In my experience, I’ve usually seen this look one of two ways.

 

The First Way: Automated Correct Response

The first and what I believe might be the most prominent way is where God’s Word is viewed as a means to condition automated correct responses in students. In this model, we teach the Bible so our students will more or less memorize correct responses so they automatically know how to react to a certain situations. Following me?

We teach what the Bible says about sex, or gossip, or any number of sins, not in view of God’s character but as a sort of manual for Christian living. Girlfriend pressuring you to have sex? Flip to this chapter and verse. Tempted to cheat on a test? Go to page so-and-so. Read verse. Make right decision. Done!

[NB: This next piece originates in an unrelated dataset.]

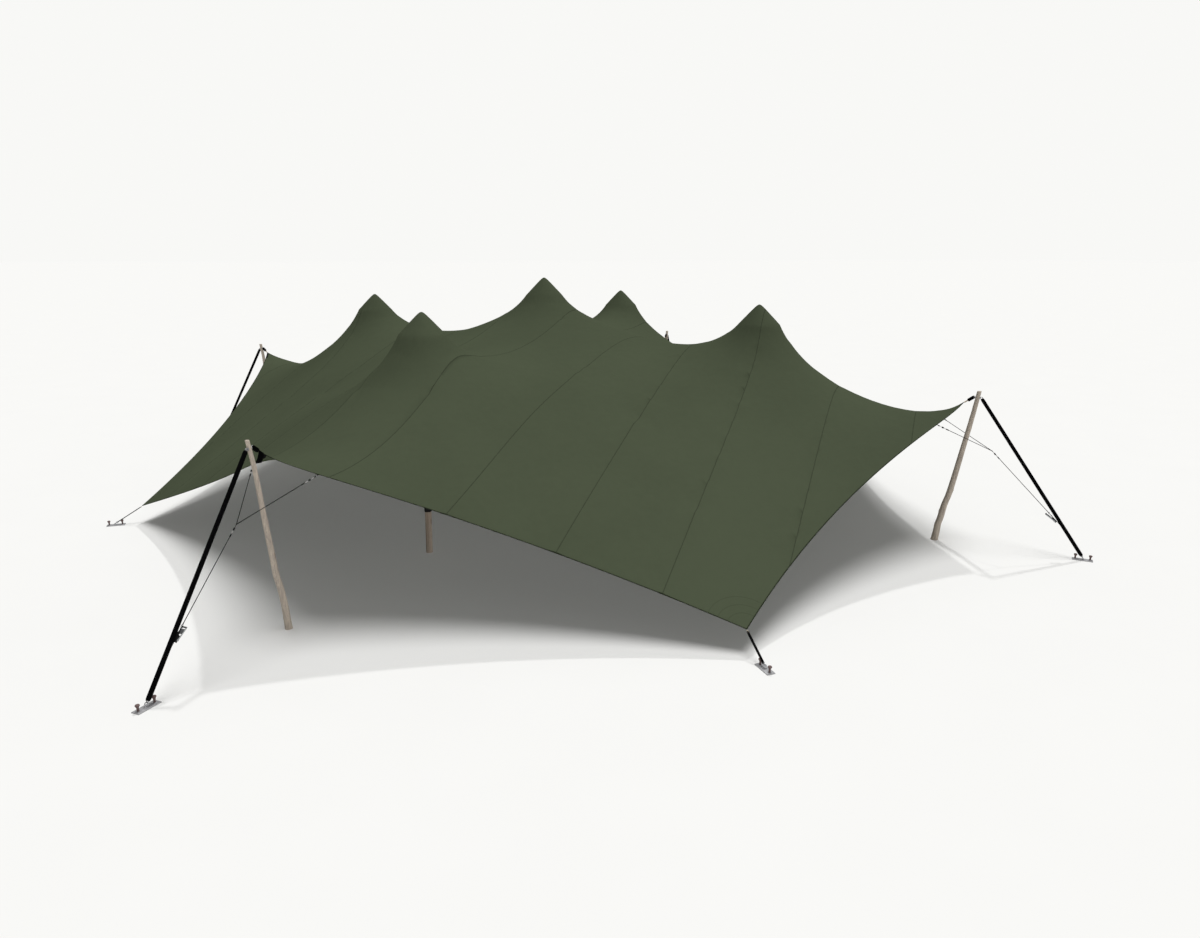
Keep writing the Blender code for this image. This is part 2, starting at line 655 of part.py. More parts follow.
def ratchet_frame(name):
    """The ratchet's foot, its direction up the rope, away from the guy strap, and sideways."""
    _, _, sideways = corner_frame(HIGH_CORNERS[name])
    foot = plane_point(name, RATCHET_FOOT)
    along = (plane_point(name, BRIDLE_JOINT) - foot).normalized()
    away = along.cross(sideways).normalized()
    if away.z > 0:
        away.negate()
    return foot, along, away, sideways


def spindle_middle(name):
    """Middle of the spindle that the lever turns on."""
    foot, along, away, _ = ratchet_frame(name)
    return foot + along * SPINDLE_ALONG + away * SPINDLE_OUT


def make_ratchet(name):
    """The ratchet's channel with its spindle, hook and sewn tail."""
    foot, along, away, sideways = ratchet_frame(name)
    half_wall = RATCHET_WALL / 2
    back = slab(foot, foot + along * RATCHET_LENGTH, sideways, RATCHET_WIDTH, RATCHET_WALL)
    shapes = [back]
    for side in (-1, 1):
        edge = (foot + sideways * (side * (RATCHET_WIDTH / 2 - half_wall))
                + away * (RATCHET_DEPTH / 2 - half_wall))
        shapes.append(slab(edge, edge + along * (RATCHET_LENGTH * CHEEK_SHARE), away,
                           RATCHET_DEPTH, RATCHET_WALL))
    axis = spindle_middle(name)
    reach = RATCHET_WIDTH / 2 + LEVER_CLEAR + LEVER_THICK + SPINDLE_PROUD
    shapes.append(bar(axis - sideways * reach, axis + sideways * reach, SPINDLE_RADIUS, 12))
    hook_top = foot + along * (RATCHET_LENGTH + HOOK_LENGTH)
    shapes.append(bar(foot + along * (RATCHET_LENGTH - HOOK_LAP), hook_top, HOOK_RADIUS))
    top, _, pull = guy_ends(name)
    under = pull.cross(sideways).normalized()
    if under.z > 0:
        under.negate()
    section = strip_ring(foot + along * TAIL_LAP, sideways, along.cross(sideways), TAIL_WIDTH, TAIL_THICK)
    shapes.append(run_to_plane(section, -along, top + under * (GUY_THICK / 2 + GAP), under))
    fuse(f"ratchet_{name}", "ratchet", shapes)


def make_lever(name):
    """The ratchet's handle: two arms on the spindle and a grip across their ends."""
    _, along, away, sideways = ratchet_frame(name)
    axis = spindle_middle(name)
    end = axis + along * LEVER_LENGTH + away * LEVER_RISE
    direction = (end - axis).normalized()
    upright = direction.cross(sideways).normalized()
    offset = RATCHET_WIDTH / 2 + LEVER_CLEAR + LEVER_THICK / 2
    half_thick = sideways * (LEVER_THICK / 2)
    grip = sideways * (offset + LEVER_THICK / 2)
    shapes = [bar(end - grip, end + grip, GRIP_RADIUS, 8)]
    for side in (-1, 1):
        shift = sideways * (side * offset)
        eye = axis + shift
        shapes.append(slab(eye + direction * (SPINDLE_RADIUS / 2), end + shift + direction * SUNK,
                           upright, ARM_WIDTH, LEVER_THICK))
        shapes.append(bar(eye - half_thick, eye + half_thick, SPINDLE_RADIUS + EYE_WALL, 12))
    lever = fuse(f"ratchet_lever_{name}", "lever", shapes)
    reach = sideways * (offset + LEVER_THICK)
    cutter = object_from(bar(axis - reach, axis + reach, SPINDLE_RADIUS + 2 * GAP, 12),
                         f"ratchet_lever_{name}_bore", "lever")
    cutter.hide_render = True
    cutter.display_type = "WIRE"
    bore = lever.modifiers.new("bore", "BOOLEAN")
    bore.operation = "DIFFERENCE"
    bore.solver = "EXACT"
    bore.object = cutter


def make_bridle(name, cloth):
    """The rope from the ratchet's hook, forked to a clip under each edge of the cloth."""
    sign = HIGH_CORNERS[name]
    foot, along, _, _ = ratchet_frame(name)
    joint = plane_point(name, BRIDLE_JOINT)
    hook_top = foot + along * (RATCHET_LENGTH + HOOK_LENGTH + GAP)
    shapes = [bar(hook_top, joint, ROPE_RADIUS, 5), ball(joint, CLIP_RADIUS),
              bar(joint - along * JOINT_TO, joint - along * JOINT_FROM, FITTING_RADIUS)]
    for low, share in (((sign[0], 0), BRIDLE_SIDE_SHARE), ((0, sign[1]), BRIDLE_END_SHARE)):
        edge = edge_point(high_point(sign), low_point(low), share)
        inset = edge.xy - edge.xy.normalized() * BRIDLE_INSET
        under, normal = cloth_under(cloth, inset)
        bead = under - normal * (BEAD_RADIUS + 2 * GAP)
        back = (joint - bead).normalized()
        shapes += [ball(bead, BEAD_RADIUS), bar(bead, joint, ROPE_RADIUS, 5),
                   bar(bead + back * CLIP_FROM, bead + back * CLIP_TO, FITTING_RADIUS)]
    fuse(f"bridle_{name}", "rope", shapes)


def build():
    clear_scene()
    cloth = make_cloth()
    make_inner_pole("centre_pole", Vector((0.0, 0.0)), CENTRE_Z)
    for name, sign in HIGH_CORNERS.items():
        make_inner_pole(f"inner_pole_{name}", Vector((sign[0] * PEAK_X, sign[1] * PEAK_Y)), PEAK_Z)
        make_side_pole(name)
        make_guy(name)
        make_tie(name)
        make_ratchet(name)
        make_lever(name)
        make_bridle(name, cloth)
    for name in LOW_CORNERS:
        make_low_corner(name)


build()
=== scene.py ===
from math import atan2, copysign, cos, exp, hypot, pi, radians, sin, tau

import bmesh
import bpy
import numpy as np
from mathutils import Matrix, Vector, noise
from mathutils.bvhtree import BVHTree


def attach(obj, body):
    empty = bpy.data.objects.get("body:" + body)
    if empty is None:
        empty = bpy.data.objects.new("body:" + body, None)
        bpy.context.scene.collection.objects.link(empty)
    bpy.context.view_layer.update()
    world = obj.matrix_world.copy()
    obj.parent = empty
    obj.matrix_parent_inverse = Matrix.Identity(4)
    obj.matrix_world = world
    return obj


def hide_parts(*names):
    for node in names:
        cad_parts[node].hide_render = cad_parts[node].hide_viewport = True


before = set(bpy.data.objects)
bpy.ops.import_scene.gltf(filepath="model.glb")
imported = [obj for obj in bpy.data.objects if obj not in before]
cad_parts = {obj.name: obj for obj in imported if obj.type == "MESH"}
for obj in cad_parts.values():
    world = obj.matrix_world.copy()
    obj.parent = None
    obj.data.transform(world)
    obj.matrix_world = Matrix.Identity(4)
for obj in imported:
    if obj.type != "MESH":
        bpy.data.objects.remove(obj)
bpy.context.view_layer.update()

# Stretch tent. Front is -Y, the floor is at Z 0, and every length is in metres.
up = Vector((0, 0, 1))

tent = dict(
    highCorner=Vector((5.135, 5.66, 2.285)),     # cloth corners at the side poles
    lowCorner=Vector((7.244, 8.026, 0.296)),     # reach along X, along Y, and height
    innerPole=Vector((2.86, 3.222, 3.717)),      # the four outer peaks
    centreTop=4.121,
)
highCorners = {"front_left": (-1, -1), "front_right": (1, -1), "back_right": (1, 1), "back_left": (-1, 1)}
lowCorners = {"front": (0, -1), "left": (-1, 0), "right": (1, 0), "back": (0, 1)}


# Places in the tent

def highPoint(name):
    return Vector((*highCorners[name], 1)) * tent["highCorner"]


def lowPoint(name):
    return Vector((*lowCorners[name], 1)) * tent["lowCorner"]


def cornerFrame(name):
    # Foot point under a high corner, the way out of the tent, and sideways
    foot = highPoint(name)
    foot.z = 0
    outward = foot.normalized()
    return foot, outward, Vector((-outward.y, outward.x, 0))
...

Is this teaching people to conform to Christ-likeness? To imitate God? Yes, it is. But this is the wrong way to go about it. When we view the Bible this way, we strip away so much of the relational value, so much of the wonder of it. If I’m a teenager and this is how I am being taught to view the Bible, it’s going to be really hard for me to see the Bible as something meaningful and important.

 

The Second Way: Vehicle for Relational Engagement

The other way to see the Bible’s role in leading students to imitate God is to view Scripture as the means by which we relational interact with God. In this way, the Bible becomes the vehicle that ushers us right up next to God. When we encounter Christ over and over again in the Bible, our lives begin to conform to God’s pattern. When we teach students to see the Bible as a way to encounter God, and they actually embrace this mindset, the “work” of imitating God gets a Spirit-infused, rocket-like boost!  

The model is Christ. We are conformed to this model through the work of the Spirit in our lives. (This is called sanctification.) The Bible is an amazingly awesome resource in this process. It’s almost as if that’s the reason God gave us His Word. (Yes, I’m being sarcastic.)

If we want to help our students value God’s Word and put them on the path of a Spirit-led imitation of God, it starts with how we view the Bible in this process of spiritual development.

We have to break free from seeing the Bible as behavior modification, and embrace the idea of Scripture as God’s No. 1 way of personally interacting with Him.